Direction: Every record here needs to be written out again exactly.

## Begin Listed records

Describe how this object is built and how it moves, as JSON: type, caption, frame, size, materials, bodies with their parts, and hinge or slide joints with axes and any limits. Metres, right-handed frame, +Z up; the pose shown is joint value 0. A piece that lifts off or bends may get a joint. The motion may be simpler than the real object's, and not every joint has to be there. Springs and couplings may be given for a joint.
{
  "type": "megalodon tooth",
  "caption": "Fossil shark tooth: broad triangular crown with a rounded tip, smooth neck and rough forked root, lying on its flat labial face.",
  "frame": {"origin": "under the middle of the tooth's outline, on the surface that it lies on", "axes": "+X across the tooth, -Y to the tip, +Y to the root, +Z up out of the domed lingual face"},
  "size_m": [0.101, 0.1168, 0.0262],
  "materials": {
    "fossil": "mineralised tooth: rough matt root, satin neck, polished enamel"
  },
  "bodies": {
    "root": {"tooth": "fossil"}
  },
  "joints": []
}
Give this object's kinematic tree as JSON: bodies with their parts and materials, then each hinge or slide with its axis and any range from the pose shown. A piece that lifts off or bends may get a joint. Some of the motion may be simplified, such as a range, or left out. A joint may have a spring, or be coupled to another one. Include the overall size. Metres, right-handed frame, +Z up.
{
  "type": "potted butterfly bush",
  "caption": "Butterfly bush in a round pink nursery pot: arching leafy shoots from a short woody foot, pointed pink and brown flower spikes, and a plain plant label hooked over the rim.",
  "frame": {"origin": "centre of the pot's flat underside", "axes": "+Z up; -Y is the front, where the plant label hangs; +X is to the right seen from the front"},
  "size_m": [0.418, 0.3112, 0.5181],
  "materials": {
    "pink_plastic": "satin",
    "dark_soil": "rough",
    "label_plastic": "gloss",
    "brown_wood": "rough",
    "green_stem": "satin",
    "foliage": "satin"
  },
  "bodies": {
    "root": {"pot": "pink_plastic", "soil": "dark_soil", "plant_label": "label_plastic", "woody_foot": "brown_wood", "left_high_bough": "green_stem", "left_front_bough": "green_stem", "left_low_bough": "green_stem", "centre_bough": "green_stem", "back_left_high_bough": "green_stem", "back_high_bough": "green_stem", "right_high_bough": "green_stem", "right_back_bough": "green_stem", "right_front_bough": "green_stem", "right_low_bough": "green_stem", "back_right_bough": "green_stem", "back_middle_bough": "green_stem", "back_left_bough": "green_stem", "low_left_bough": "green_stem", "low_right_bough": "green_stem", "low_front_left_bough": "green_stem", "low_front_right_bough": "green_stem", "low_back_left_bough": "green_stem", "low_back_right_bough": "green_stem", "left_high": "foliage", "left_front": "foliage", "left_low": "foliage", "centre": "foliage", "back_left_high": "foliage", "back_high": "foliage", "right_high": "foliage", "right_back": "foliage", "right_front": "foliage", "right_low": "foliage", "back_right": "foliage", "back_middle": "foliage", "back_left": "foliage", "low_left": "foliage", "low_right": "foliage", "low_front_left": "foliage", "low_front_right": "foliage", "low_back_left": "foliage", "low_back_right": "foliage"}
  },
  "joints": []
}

## End Listed records

Answer to this task:
Describe how this object is built and how it moves, as JSON: type, caption, frame, size, materials, bodies with their parts, and hinge or slide joints with axes and any limits. Metres, right-handed frame, +Z up; the pose shown is joint value 0. A piece that lifts off or bends may get a joint. The motion may be simpler than the real object's, and not every joint has to be there. Springs and couplings may be given for a joint.
{
  "type": "megalodon tooth",
  "caption": "Fossil shark tooth: broad triangular crown with a rounded tip, smooth neck and rough forked root, lying on its flat labial face.",
  "frame": {"origin": "under the middle of the tooth's outline, on the surface that it lies on", "axes": "+X across the tooth, -Y to the tip, +Y to the root, +Z up out of the domed lingual face"},
  "size_m": [0.101, 0.1168, 0.0262],
  "materials": {
    "fossil": "mineralised tooth: rough matt root, satin neck, polished enamel"
  },
  "bodies": {
    "root": {"tooth": "fossil"}
  },
  "joints": []
}
Give this object's kinematic tree as JSON: bodies with their parts and materials, then each hinge or slide with its axis and any range from the pose shown. A piece that lifts off or bends may get a joint. Some of the motion may be simplified, such as a range, or left out. A joint may have a spring, or be coupled to another one. Include the overall size. Metres, right-handed frame, +Z up.
{
  "type": "potted butterfly bush",
  "caption": "Butterfly bush in a round pink nursery pot: arching leafy shoots from a short woody foot, pointed pink and brown flower spikes, and a plain plant label hooked over the rim.",
  "frame": {"origin": "centre of the pot's flat underside", "axes": "+Z up; -Y is the front, where the plant label hangs; +X is to the right seen from the front"},
  "size_m": [0.418, 0.3112, 0.5181],
  "materials": {
    "pink_plastic": "satin",
    "dark_soil": "rough",
    "label_plastic": "gloss",
    "brown_wood": "rough",
    "green_stem": "satin",
    "foliage": "satin"
  },
  "bodies": {
    "root": {"pot": "pink_plastic", "soil": "dark_soil", "plant_label": "label_plastic", "woody_foot": "brown_wood", "left_high_bough": "green_stem", "left_front_bough": "green_stem", "left_low_bough": "green_stem", "centre_bough": "green_stem", "back_left_high_bough": "green_stem", "back_high_bough": "green_stem", "right_high_bough": "green_stem", "right_back_bough": "green_stem", "right_front_bough": "green_stem", "right_low_bough": "green_stem", "back_right_bough": "green_stem", "back_middle_bough": "green_stem", "back_left_bough": "green_stem", "low_left_bough": "green_stem", "low_right_bough": "green_stem", "low_front_left_bough": "green_stem", "low_front_right_bough": "green_stem", "low_back_left_bough": "green_stem", "low_back_right_bough": "green_stem", "left_high": "foliage", "left_front": "foliage", "left_low": "foliage", "centre": "foliage", "back_left_high": "foliage", "back_high": "foliage", "right_high": "foliage", "right_back": "foliage", "right_front": "foliage", "right_low": "foliage", "back_right": "foliage", "back_middle": "foliage", "back_left": "foliage", "low_left": "foliage", "low_right": "foliage", "low_front_left": "foliage", "low_front_right": "foliage", "low_back_left": "foliage", "low_back_right": "foliage"}
  },
  "joints": []
}